Je ne crois pas ou je ne crois plus au méti­er de réal­isa­teur. Il y a une sorte de mythe qui vient à l’esprit quand on par­le de ciné­ma ou de télévi­sion : on voit le réal­isa­teur comme celui qui orchestre le tour­nage, qui crie « action », etc. Moi, j’ai l’impression que le tra­vail du réal­isa­teur s’effectue avant le tour­nage. Un réal­isa­teur, c’est surtout quelqu’un qui se remet en ques­tion, qui pense aux dif­férentes manières d’aborder son sujet. Le tour­nage n’est qu’une par­tie de son tra­vail.
J’ai une atti­tude que je qual­i­fierais d’« anti-artis­tique » parce que, dès le départ, j’étais fasciné par la logique du média. Je n’avais pas envie de « créer » en télévi­sion mais de relever ce défi qui con­siste à bien réalis­er les idées des autres. Je ne par­le pas des pub­lic­ités mais plutôt de sujets qui m’étaient sym­pa­thiques comme les émis­sions éduca­tives ou les doc­u­men­taires. Dans ces domaines-là, on s’efface, on ne place pas son inten­tion d’auteur avant, mais après la bonne récep­tion du message.

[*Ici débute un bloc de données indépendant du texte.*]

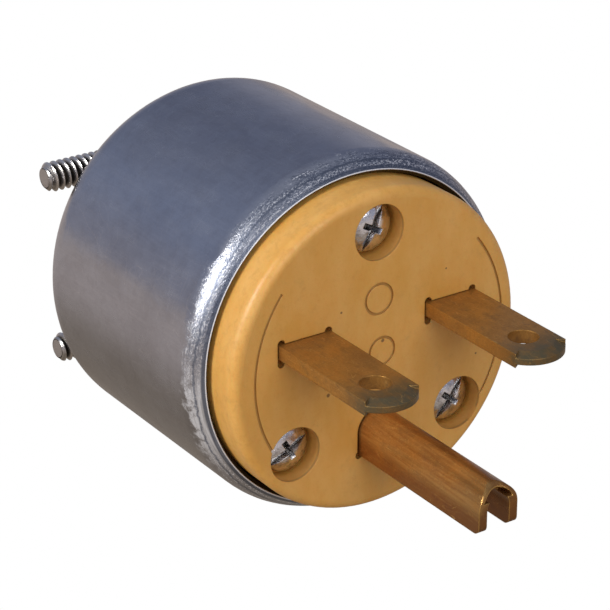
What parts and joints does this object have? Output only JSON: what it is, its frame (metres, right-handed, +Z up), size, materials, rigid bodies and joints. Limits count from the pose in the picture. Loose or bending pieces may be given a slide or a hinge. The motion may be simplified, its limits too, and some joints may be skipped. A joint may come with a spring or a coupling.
{
  "type": "round power plug",
  "caption": "Round cord plug with a steel shell, a moulded face, flat blades in one line and a folded ground pin; the cord clamp at its back is open.",
  "frame": {"origin": "centre of the mating face, in its plane", "axes": "+Y along the plug's axis from the face to the cord clamp, +X along the line of the blades, +Z up with the ground pin below the blades"},
  "size_m": [0.04, 0.0616, 0.04],
  "materials": {
    "shell_steel": "zinc plated, satin, with rubbed front shoulder",
    "face_nylon": "moulded nylon, satin",
    "block_nylon": "moulded, matt",
    "fibre": "vulcanised fibre sheet, matt",
    "blade_brass": "worn brown brass",
    "pin_brass": "worn coppery brass",
    "strap_brass": "bright sheet brass",
    "terminal_brass": "bright turned brass",
    "ground_green": "green finish on brass",
    "screw_steel": "bright plated steel",
    "jaw_steel": "zinc plated, satin",
    "clamp_screw_steel": "zinc plated, dulled"
  },
  "bodies": {
    "root": {"bond_strap": "strap_brass", "face_insert": "face_nylon", "face_screw_left": "screw_steel", "face_screw_right": "screw_steel", "face_screw_top": "screw_steel", "fibre_liner": "fibre", "fixed_clamp_jaw": "jaw_steel", "ground_pin": "pin_brass", "ground_terminal_screw": "ground_green", "ground_wire_plate": "terminal_brass", "left_blade": "blade_brass", "left_terminal_screw": "terminal_brass", "left_wire_plate": "terminal_brass", "loose_clamp_jaw": "jaw_steel", "lower_clamp_rivet": "jaw_steel", "lower_clamp_screw": "clamp_screw_steel", "right_blade": "blade_brass", "right_terminal_screw": "terminal_brass", "right_wire_plate": "terminal_brass", "steel_shell": "shell_steel", "terminal_block": "block_nylon", "upper_clamp_rivet": "jaw_steel", "upper_clamp_screw": "clamp_screw_steel"}
  },
  "joints": []
}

« En générale, je suis sen­si­ble aux sujets du quo­ti­di­en, aux petits événe­ments de la vie où on est “entre” deux actions, “entre deux lieux”, quand on est de pas­sage, dans l’intervalle. Je trou­ve que les tra­jets en voiture ou en train, comme dans “Nord-Express” sont intéres­sants parce qu’ils révè­lent une ambiance, une atmo­sphère par­ti­c­ulières. Je recherche ces moments “per­dus” qui sont, sou­vent, les plus révélateurs. »

- En tant que doc­u­men­tariste, quels sont vos sujets de prédilec­tion ?

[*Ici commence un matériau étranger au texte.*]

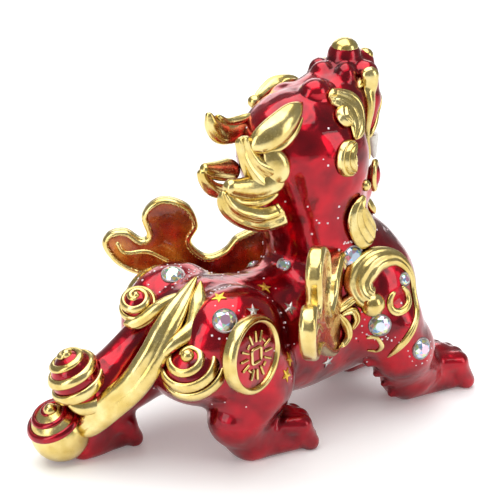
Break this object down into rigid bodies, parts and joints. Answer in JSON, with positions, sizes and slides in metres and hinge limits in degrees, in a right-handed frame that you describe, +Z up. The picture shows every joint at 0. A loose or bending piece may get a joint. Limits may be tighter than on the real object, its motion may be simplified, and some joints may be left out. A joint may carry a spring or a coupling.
{
  "type": "foo dog statue",
  "caption": "Winged foo dog figurine, cast metal, gold plated and red enamelled, walking with its head thrown back, with cloud-scroll wings and a curled flame tail.",
  "frame": {"origin": "bottom centre of the bounding box, on the shelf surface", "axes": "+X forwards along the body, +Y to the lion's left, +Z up"},
  "size_m": [0.0902, 0.0602, 0.072],
  "materials": {
    "enamel": "deep translucent red enamel over polished metal, high gloss",
    "gold": "bright pale gold plating, mirror polished",
    "amber": "translucent amber-brown enamel over gold, high gloss",
    "teeth": "opaque white enamel, gloss",
    "stone": "faceted crystal with an iridescent coating",
    "gold_foil": "gold foil under clear lacquer",
    "silver_foil": "silver foil under clear lacquer"
  },
  "bodies": {
    "root": {"trunk_right_half": "enamel", "trunk_left_half": "enamel", "right_hind_leg": "enamel", "left_hind_leg": "enamel", "right_front_leg": "enamel", "left_front_leg": "enamel", "head_casting": "enamel", "lower_jaw": "enamel", "tongue": "enamel", "upper_teeth": "teeth", "lower_teeth": "teeth", "upper_lip_rim": "gold", "nose_cap": "gold", "right_ear": "gold", "left_ear": "gold", "right_brow": "gold", "left_brow": "gold", "right_cheek_curl": "gold", "left_cheek_curl": "gold", "right_nape_lock": "gold", "left_nape_lock": "gold", "right_nape_sweep": "gold", "left_nape_sweep": "gold", "beard": "gold", "right_wing": "gold", "left_wing": "gold", "right_wing_flame": "gold", "left_wing_flame": "gold", "tail_rib": "gold", "tail_upper_curl": "gold", "tail_lower_curl": "gold", "tail_tip_curl": "gold", "tail_side_curl": "gold", "right_coin": "gold", "left_coin": "gold", "right_shoulder_scroll": "gold", "left_shoulder_scroll": "gold", "right_wing_enamel": "amber", "left_wing_enamel": "amber", "large_crystals": "stone", "small_crystals": "stone", "eye_stones": "stone", "gold_stars": "gold_foil", "silver_stars": "silver_foil"}
  },
  "joints": []
}
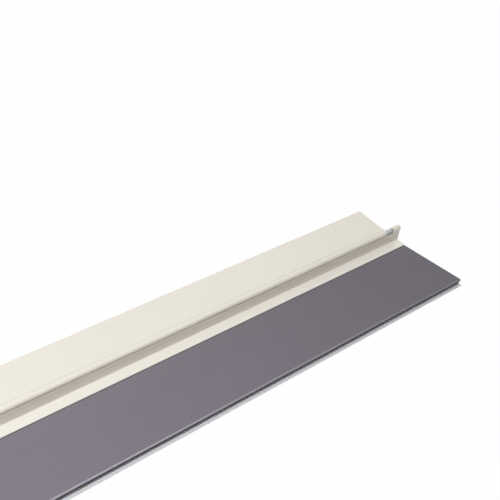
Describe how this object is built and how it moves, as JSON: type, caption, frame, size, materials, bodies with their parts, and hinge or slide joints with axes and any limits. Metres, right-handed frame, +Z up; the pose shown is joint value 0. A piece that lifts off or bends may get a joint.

J’ai déjà traité du chô­mage, de l’immigration et de l’utilisation de l’ordinateur dans l’enseignement. En générale, je suis sen­si­ble aux sujets du quo­ti­di­en, aux petits événe­ments de la vie où on est « entre » deux actions, « entre deux lieux, quand on est de pas­sage, dans l’intervalle. Je trou­ve que les tra­jets en voiture ou en train, comme dans « Nord-Express » sont intéres­sants parce qu’ils révè­lent une ambiance, une atmo­sphère par­ti­c­ulières. Je recherche ces moments « per­dus » qui sont, sou­vent, les plus révélateurs.

– Par­lons enfin de la pro­duc­tion de vos vidéos : les risques financiers ont été pris par des chaînes de télévi­sion (par­mi lesquelles on compte la RTBF) mais aus­si par des struc­tures de pro­duc­tion beau­coup plus petites ?
Il faut par­ler de ces struc­tures, comme le GSARA à Brux­elles, parce qu’elles encour­a­gent à la créa­tion et parce qu’elles s’ouvrent volon­tiers à la pro­duc­tion indépen­dante.
Un bon pro­duc­teur établit un dia­logue avec le réal­isa­teur. C’est le cas de Dany Trossat, le pro­duc­teur-délégué du GSARA, qui a réus­si, dans mon nou­veau pro­jet « Nord-Express », à intéress­er des parte­naires financiers belges (le GSARA, le WIP et la RTBF), alle­mands (la ZDF) et polon­ais (l’Office des Pro­duc­teurs polon­ais), mais qui par­ticipe aus­si de près à la réalisation.